Question

By taking out a hemisphere from both the ends of a wooden solid cylinder, an item is formed. If the height of the cylinder is 10 cm and radius of the base is 3.5 cm, find the total surface area of the item.

Hint:

Always exclude the base area when hemispheres are removed from a cylinder. Add the curved surface area of the cylinder and two hemispheres only.

Answer 1

Step 1: Given data. 
Radius, \( r = 3.5 \, \text{cm} \) 
Height of the cylinder, \( h = 10 \, \text{cm} \) 
Step 2: Total surface area (TSA) of the item. 
Since hemispheres are taken out from both ends, there are no circular bases.
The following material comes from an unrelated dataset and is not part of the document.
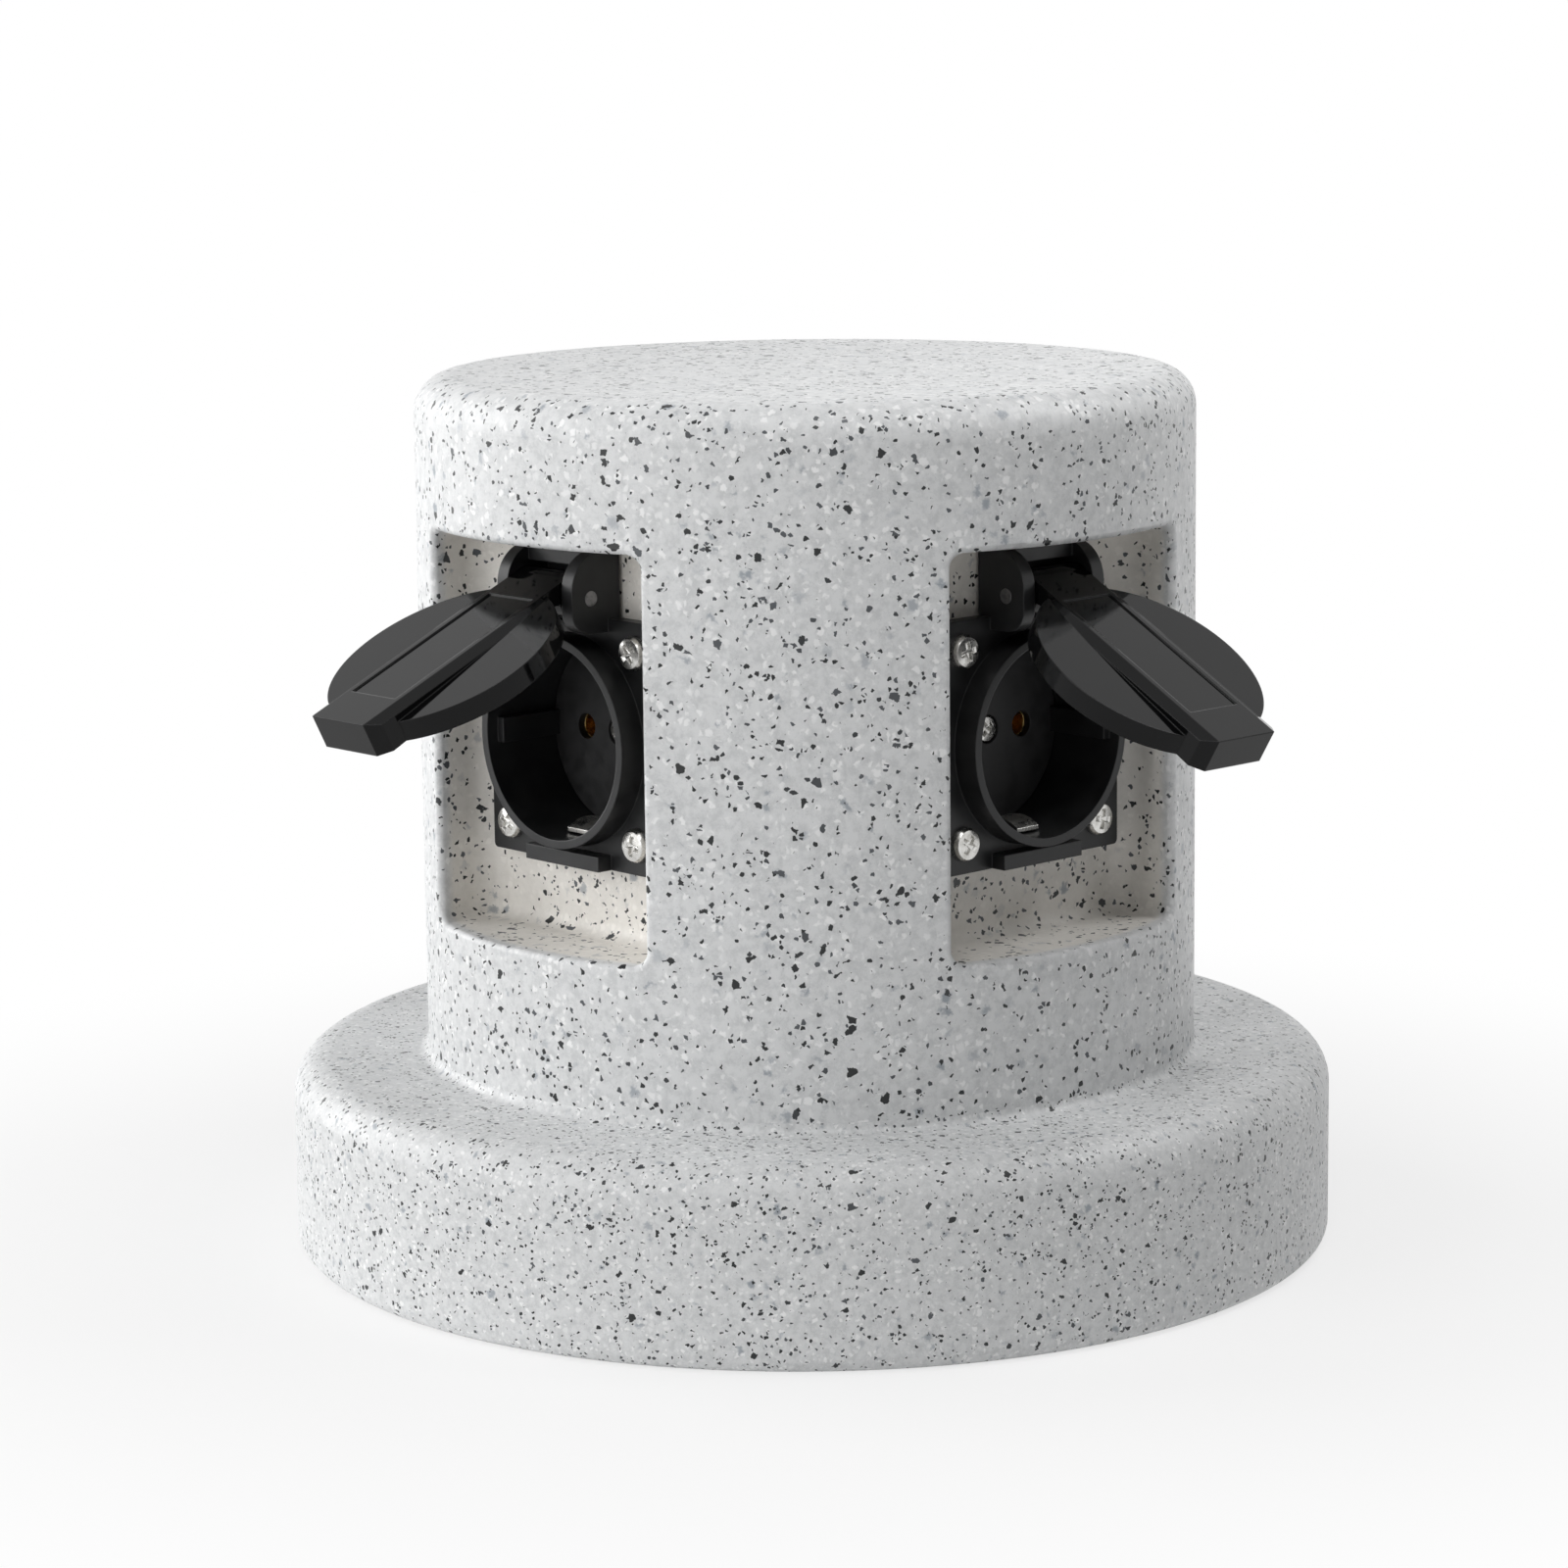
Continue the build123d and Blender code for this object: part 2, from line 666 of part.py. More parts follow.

Thus, \[ \text{TSA} = \text{Curved surface area of cylinder} + 2 \times \text{Curved surface area of hemisphere} \] Step 3: Write the formulas. 
\[ \text{CSA of cylinder} = 2\pi rh \] \[ \text{CSA of one hemisphere} = 2\pi r^2 \] Therefore, \[ \text{TSA} = 2\pi rh + 2(2\pi r^2) = 2\pi r(h + 2r) \] Step 4: Substitute the given values. 
\[ \text{TSA} = 2 \times 3.14 \times 3.5 (10 + 2 \times 3.5) \] \[ = 6.28 \times 3.5 \times 17 = 6.28 \times 59.5 = 373.66 \, \text{cm}^2 \] Step 5: Conclusion. 
Hence, the total surface area of the item is approximately 373.66 cm$^2$.